Your task is to write out the complete listing exactly as it is shown.

MATERIAL PROVIDED start

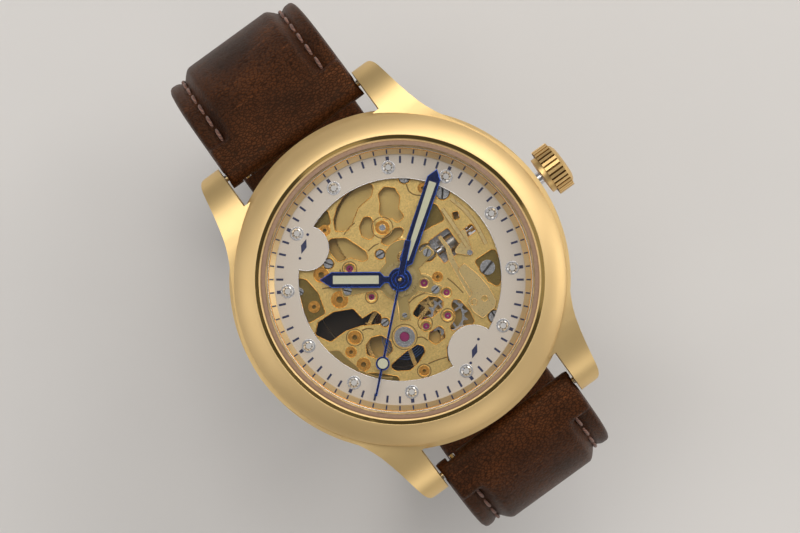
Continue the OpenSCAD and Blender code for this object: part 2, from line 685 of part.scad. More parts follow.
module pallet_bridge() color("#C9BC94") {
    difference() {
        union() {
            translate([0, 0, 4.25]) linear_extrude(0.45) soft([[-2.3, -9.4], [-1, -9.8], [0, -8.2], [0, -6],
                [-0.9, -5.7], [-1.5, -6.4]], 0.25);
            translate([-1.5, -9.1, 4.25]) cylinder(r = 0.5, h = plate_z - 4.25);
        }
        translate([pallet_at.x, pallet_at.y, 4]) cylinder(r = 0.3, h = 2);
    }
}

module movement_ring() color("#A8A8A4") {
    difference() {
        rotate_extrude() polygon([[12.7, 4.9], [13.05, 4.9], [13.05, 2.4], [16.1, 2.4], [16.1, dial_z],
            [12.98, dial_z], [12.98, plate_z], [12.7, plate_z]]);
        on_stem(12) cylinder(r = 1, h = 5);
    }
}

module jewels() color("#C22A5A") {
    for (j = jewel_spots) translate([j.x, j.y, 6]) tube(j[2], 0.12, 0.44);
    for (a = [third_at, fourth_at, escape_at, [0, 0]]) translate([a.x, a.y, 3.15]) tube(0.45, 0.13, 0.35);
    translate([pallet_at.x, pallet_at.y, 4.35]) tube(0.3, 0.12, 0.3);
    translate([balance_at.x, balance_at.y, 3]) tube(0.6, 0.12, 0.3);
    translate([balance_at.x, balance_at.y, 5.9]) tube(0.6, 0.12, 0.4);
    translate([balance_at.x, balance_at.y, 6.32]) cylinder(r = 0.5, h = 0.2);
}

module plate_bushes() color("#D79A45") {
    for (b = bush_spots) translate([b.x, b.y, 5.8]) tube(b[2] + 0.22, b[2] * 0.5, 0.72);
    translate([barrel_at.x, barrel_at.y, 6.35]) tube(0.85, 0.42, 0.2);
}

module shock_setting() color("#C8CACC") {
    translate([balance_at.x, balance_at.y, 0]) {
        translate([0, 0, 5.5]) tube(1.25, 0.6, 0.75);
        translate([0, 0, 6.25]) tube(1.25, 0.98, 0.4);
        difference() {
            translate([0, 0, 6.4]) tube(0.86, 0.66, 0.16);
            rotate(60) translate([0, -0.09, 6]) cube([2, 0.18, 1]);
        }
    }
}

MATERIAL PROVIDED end

▸ FULL OUTPUT:
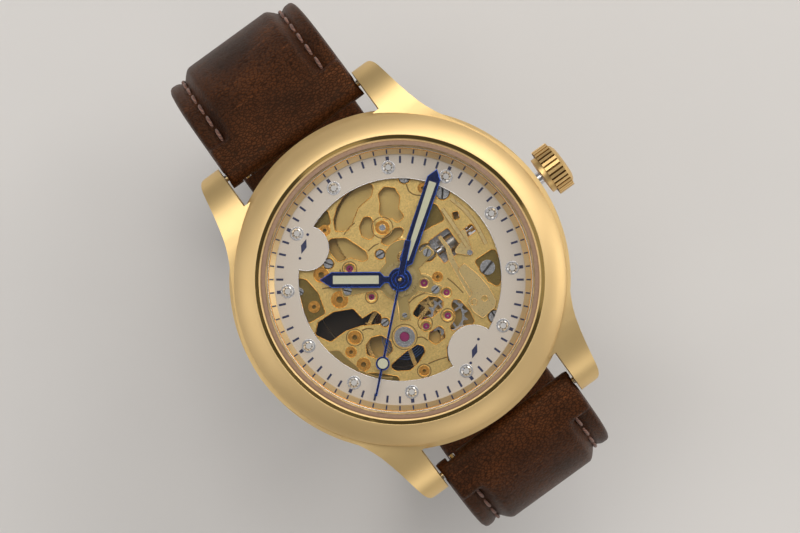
Continue the OpenSCAD and Blender code for this object: part 2, from line 685 of part.scad. More parts follow.
module pallet_bridge() color("#C9BC94") {
    difference() {
        union() {
            translate([0, 0, 4.25]) linear_extrude(0.45) soft([[-2.3, -9.4], [-1, -9.8], [0, -8.2], [0, -6],
                [-0.9, -5.7], [-1.5, -6.4]], 0.25);
            translate([-1.5, -9.1, 4.25]) cylinder(r = 0.5, h = plate_z - 4.25);
        }
        translate([pallet_at.x, pallet_at.y, 4]) cylinder(r = 0.3, h = 2);
    }
}

module movement_ring() color("#A8A8A4") {
    difference() {
        rotate_extrude() polygon([[12.7, 4.9], [13.05, 4.9], [13.05, 2.4], [16.1, 2.4], [16.1, dial_z],
            [12.98, dial_z], [12.98, plate_z], [12.7, plate_z]]);
        on_stem(12) cylinder(r = 1, h = 5);
    }
}

module jewels() color("#C22A5A") {
    for (j = jewel_spots) translate([j.x, j.y, 6]) tube(j[2], 0.12, 0.44);
    for (a = [third_at, fourth_at, escape_at, [0, 0]]) translate([a.x, a.y, 3.15]) tube(0.45, 0.13, 0.35);
    translate([pallet_at.x, pallet_at.y, 4.35]) tube(0.3, 0.12, 0.3);
    translate([balance_at.x, balance_at.y, 3]) tube(0.6, 0.12, 0.3);
    translate([balance_at.x, balance_at.y, 5.9]) tube(0.6, 0.12, 0.4);
    translate([balance_at.x, balance_at.y, 6.32]) cylinder(r = 0.5, h = 0.2);
}

module plate_bushes() color("#D79A45") {
    for (b = bush_spots) translate([b.x, b.y, 5.8]) tube(b[2] + 0.22, b[2] * 0.5, 0.72);
    translate([barrel_at.x, barrel_at.y, 6.35]) tube(0.85, 0.42, 0.2);
}

module shock_setting() color("#C8CACC") {
    translate([balance_at.x, balance_at.y, 0]) {
        translate([0, 0, 5.5]) tube(1.25, 0.6, 0.75);
        translate([0, 0, 6.25]) tube(1.25, 0.98, 0.4);
        difference() {
            translate([0, 0, 6.4]) tube(0.86, 0.66, 0.16);
            rotate(60) translate([0, -0.09, 6]) cube([2, 0.18, 1]);
        }
    }
}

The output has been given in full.